A Michigan family will continue to preserve their 141-year-old fruitcake that survived under the tender care of numerous generations.
“It’s a great thing,” Julie Ruttinger told The Associated Press. “It was a tradition. It’s a legacy,” she said of the cake that was baked in 1878 by her great-great-grandmother Fidelia Ford.
Ford kicked off the family tradition by baking fruitcakes annually and letting them age for a year before the family consumed the treat during the holiday season.
But Ford died before her last cake could be eaten.
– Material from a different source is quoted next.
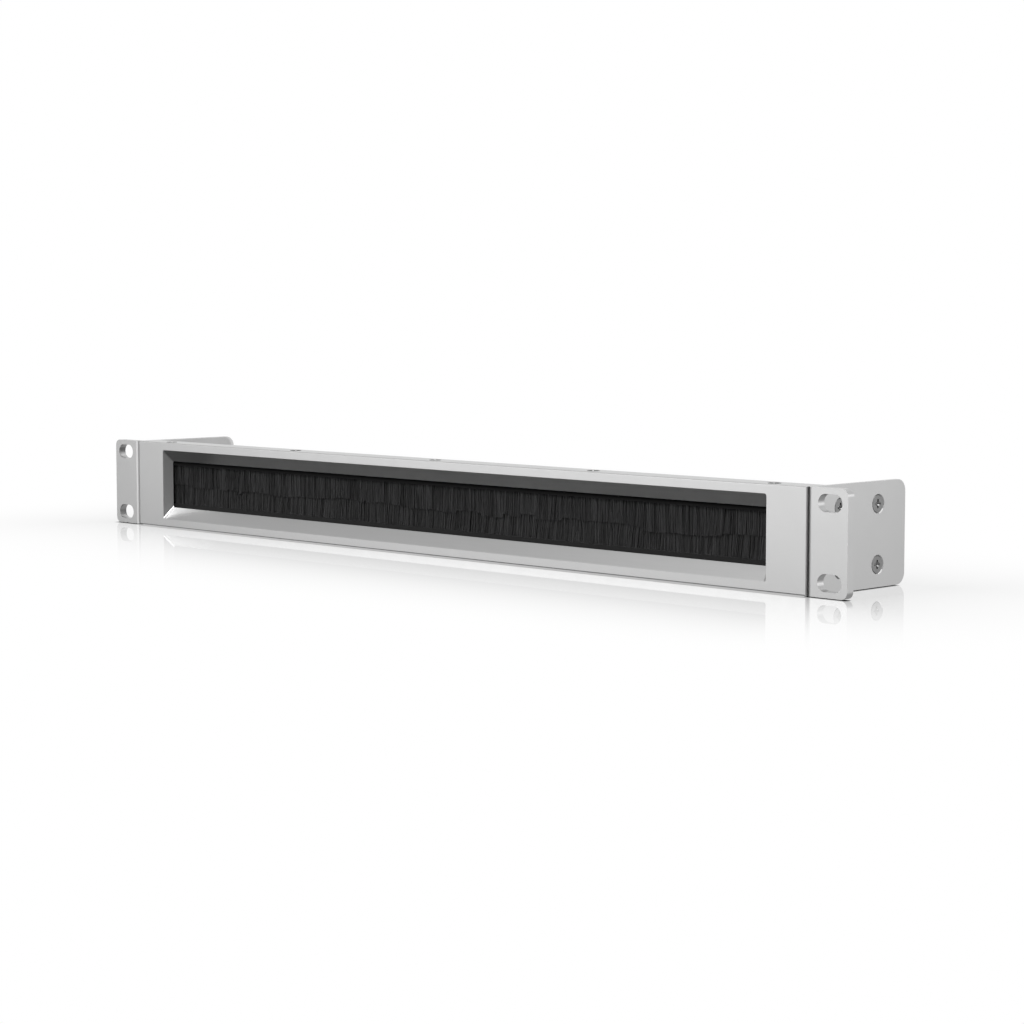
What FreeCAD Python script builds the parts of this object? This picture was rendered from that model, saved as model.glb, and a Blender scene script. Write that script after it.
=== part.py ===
import FreeCAD, Part
import math
import os

# Rack brush strip panel, one rack unit high, for leading cables through a rack front.
# A bevelled aluminium bezel frames two facing brush strips that meet at mid height.
# A folded steel frame behind it carries the strips and the two side brackets, called ears.
#
# X runs along the panel, Y from the front face to the back, Z up, all in millimetres.
# The origin is the middle of the rack slots' pattern, in the plane of the front face.

Vec = FreeCAD.Vector

# Overall sizes
panel_width = 482.6          # across both ears, the 19-inch rack standard
panel_height = 43.7          # one rack unit, less its play
round_sides = 16             # flats round each screw, nut and screw hole, to keep their facets few

# Bezel
bezel_wall = 2.0             # top, bottom and side walls
front_thickness = 2.0
border_height = 3.9          # flat front face above and below the window
side_border = 20.5           # flat front face beside the window
window_corner_radius = 1.2
reveal_depth = 5.0           # front face to the inner edge of the bevelled reveal
reveal_rise = 5.9            # how far the reveal closes in at the top and at the bottom
reveal_run = 2.1             # how far it closes in at each end
reveal_wall = 2.0            # measured in the plane of the front face
bezel_edge_radius = 0.5

# Brush rails
rail_leg = 1.0               # each leg of the rail beside the bristles
rail_slot = 3.3              # room for the bristles between the legs
rail_web = 3.0               # solid back of the rail, which the screws thread into
rail_nose = 1.6              # how far the web reaches forward of the front leg
rail_show = 2.0              # how far the legs stand past the reveal's inner edge
rail_overrun = 6.1           # rail beyond each end of the reveal
rail_end_margin = 4.5        # rail beyond the last screw
rail_corner = 1.0            # chamfer that clears the fold in the rear frame
rail_gap = 0.4               # between rail and reveal
plate_gap = 0.3              # between rail and back plate

# Rear frame
sheet = 1.2
bend_radius = 1.0            # inside the folds
lip_end_gap = 1.0            # between a lip's end and the side of the bezel
notch_gap = 0.3              # between a wing's notch and the bezel
wing_setback = 3.0           # wing's back edge, in front of the ear's
wing_inset = 0.3             # wing's long edges, in from the ear's
wing_corner_radius = 4.0
rear_window_radius = 1.5

# Ears
flange_reach = 20.3          # slotted flange beyond each end of the bezel
flange_thickness = 4.0
flange_corner_radius = 3.0
ear_web = 2.0                # side plate of the ear
ear_depth = 63.0
ear_outer_radius = 2.5       # along the corner beside the bezel
ear_inner_radius = 1.0
ear_rear_radius = 5.0
slot_length = 12.0
slot_width = 7.2
slot_edge = 8.75             # slot's centre, in from the flange's end
slot_spacing_up = 31.75      # between the slot centres of one ear

# Screws that hold the ears, and the screws that hold the rails
ear_screw = {
    "shank": 4.0, "head": 7.6, "length": 6.0, "recess": 4.4, "recess_width": 1.1, "recess_depth": 1.6}
rail_screw = {
    "shank": 3.0, "head": 5.5, "length": 6.0, "recess": 3.0, "recess_width": 0.8, "recess_depth": 1.1}
head_rim = 0.12              # straight edge of a screw head
head_sunk = 0.1              # below the face that it is sunk into
head_gap = 0.1               # round a head, in its countersink
hole_gap = 0.2               # round a shank, in a clearance hole
thread_gap = 0.08            # round a shank, in a threaded hole
recess_floor = 0.45          # size of a cross recess at its floor, against its mouth
ear_screw_pitch = 25.0       # along Y and along Z
ear_screw_first = 19.5       # front face to the first column of screws
rail_screw_count = 5
rail_screw_edge = 1.8        # front edge of the rail to the screws' axis

# Clinch nuts, pressed into the wings
nut_diameter = 8.0
nut_height = 2.4
nut_shank_diameter = 5.3
nut_hole_gap = 0.1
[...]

Her family decided to hold onto her last baked creation, turning the cake into a family heirloom.
Ruttinger’s dad, Morgan Ford, watched over the cake until he died in 2013.
“He took care of it to the day he left the earth,” Ruttinger told the news service. “We knew it meant a lot to him.”
Ford in 2003 brought the cake onto “The Tonight Show.” Host Jay Leno tasted the cake and joked that “It needs more time,” according to the “Today” show.
Another one of Ford’s daughters, Sue Durkee, said “He really enjoyed sharing the joy of the cake. He took a lot of pride in it.”
Despite its old age, a food safety specialist told the “Today” show that the 141-year-old cake is safe to eat.
“The bacteria we need [to] worry about needs water to grow,” Chapman, a professor at North Carolina State University said.
“There’s not a lot of water that is available in fruitcake because it’s all bound up by sugar. Now, it’s gonna taste terrible, likely. But that’s a totally different situation.”